The capital will primarily be deployed to deepen technology penetration, particularly in enhancing the physical and digital infrastructure close to the farm gate. This includes expanding the network of leased warehouses and strengthening the underlying storage and credit infrastructure that underpins the whole operation.
Looking beyond India, Arya.ag is pursuing selective international expansion. Recognizing that the structural challenges of fragmented supply chains, post-harvest losses, and limited access to formal credit are not unique to India, the company plans to export its core competency through a software-led model. Elements of its proprietary technology—particularly the risk assessment, monitoring, and blockchain traceability tools—are already being deployed in pilot projects across parts of Southeast Asia and Africa. This strategic move could transform Arya.ag from a leading national agritech player into a global blueprint provider for supply chain finance in emerging economies.

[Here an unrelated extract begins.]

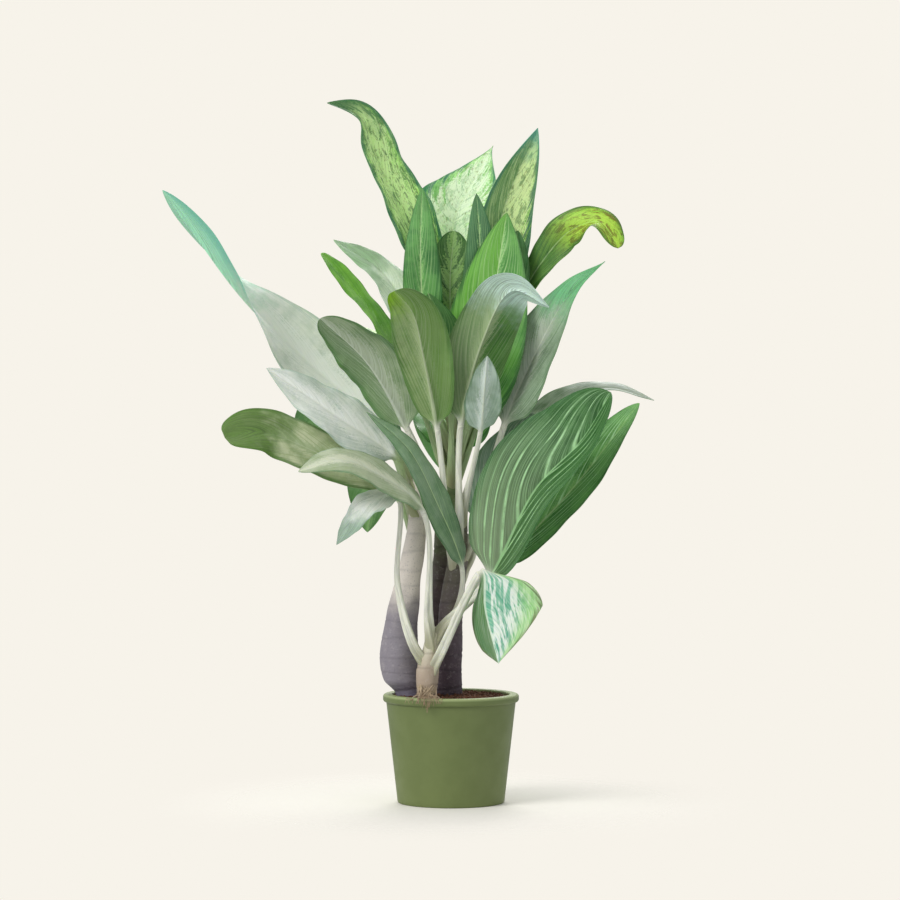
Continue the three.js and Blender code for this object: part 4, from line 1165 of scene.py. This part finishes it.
def make_stage():
    """A pale floor that fades into a pale surround of one colour, seen only by the camera."""
    bpy.ops.mesh.primitive_circle_add(vertices=96, radius=FLOOR_RADIUS, fill_type="NGON")
    floor = bpy.context.object
    floor.name = "studio_floor"
    paint = Paint("floor_paper")
    paint.feed(paint.shader, {"Base Color": linear(FLOOR_TONE), "Roughness": 1.0})
    distance = paint.node("ShaderNodeVectorMath", {0: paint.place()}, operation="LENGTH")
    fade = paint.between(distance.outputs["Value"], *FLOOR_FADES)
    clear = paint.node("ShaderNodeBsdfTransparent", {}).outputs[0]
    faded = {0: fade, 1: paint.shader.outputs[0], 2: clear}
    paint.show(floor, paint.node("ShaderNodeMixShader", faded))

    bpy.ops.mesh.primitive_uv_sphere_add(segments=48, ring_count=24, radius=BACKDROP_RADIUS)
    surround = bpy.context.object
    surround.name = "studio_surround"
    glow = Paint("surround_glow")
    glow.show(surround, glow.node("ShaderNodeEmission", {"Color": linear(BACKDROP)}))
    for rays in ("diffuse", "glossy", "transmission", "shadow"):
        setattr(surround, "visible_" + rays, False)


def make_lights():
    """An even sky, and the soft boxes, each turned to its target."""
    world = bpy.data.worlds.new("studio")
    world.use_nodes = True
    background = world.node_tree.nodes["Background"]
    background.inputs["Color"].default_value = linear(WORLD_TONE)
    background.inputs["Strength"].default_value = WORLD_STRENGTH
    bpy.context.scene.world = world
    for name, (place, target, size, power) in LIGHTS.items():
        lamp = bpy.data.lights.new(name, "AREA")
        lamp.size = size
        lamp.energy = power
        holder = bpy.data.objects.new(name, lamp)
        holder.location = place
        x, y, z = np.subtract(target, place)
        pitch = math.atan2(math.hypot(x, y), -z)
        holder.rotation_euler = (pitch, 0, math.atan2(y, x) - math.pi / 2)
        bpy.context.scene.collection.objects.link(holder)


def make_camera():
    camera = bpy.data.objects.new("camera", bpy.data.cameras.new("camera"))
    camera.location = [part * MM for part in CAMERA_PLACE]
    camera.rotation_euler = (math.radians(90 + CAMERA_PITCH), 0, 0)
    camera.data.lens = CAMERA_LENS
    camera.data.sensor_width = SENSOR_WIDTH
    bpy.context.scene.collection.objects.link(camera)
    bpy.context.scene.camera = camera


# ---------------------------------------------------------------- the whole scene

make_camera()
make_lights()
bpy.context.scene.view_settings.view_transform = "Standard"
make_stage()
make_pot()
draws = np.random.default_rng(SEED)
make_soil(draws)
for number, cane in enumerate(CANES.values()):
    make_cane(cane, number)
make_rootlets(draws)
for number, leaf in enumerate(LEAVES):
    make_leaf(leaf, number)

The success of Arya.ag offers a profound lesson for the broader agritech investment landscape. It demonstrates that long-term value creation in agriculture requires moving beyond mere operational efficiency (e.g., input supply or farm management apps) toward solving fundamental financial infrastructure problems. By blending asset-light infrastructure (leased warehouses) with heavy technological rigor (AI, IoT, Blockchain), Arya.ag has successfully engineered a counter-cyclical business that thrives by empowering the farmer, securing the supply chain, and fundamentally de-risking collateralized lending in one of the world’s most essential yet volatile industries. This model not only promises high financial returns but delivers significant economic uplift for the 1,200 full-time employees and the hundreds of thousands of farmers it serves. The Series D funding is a definitive signal that the financial community recognizes this dual value proposition.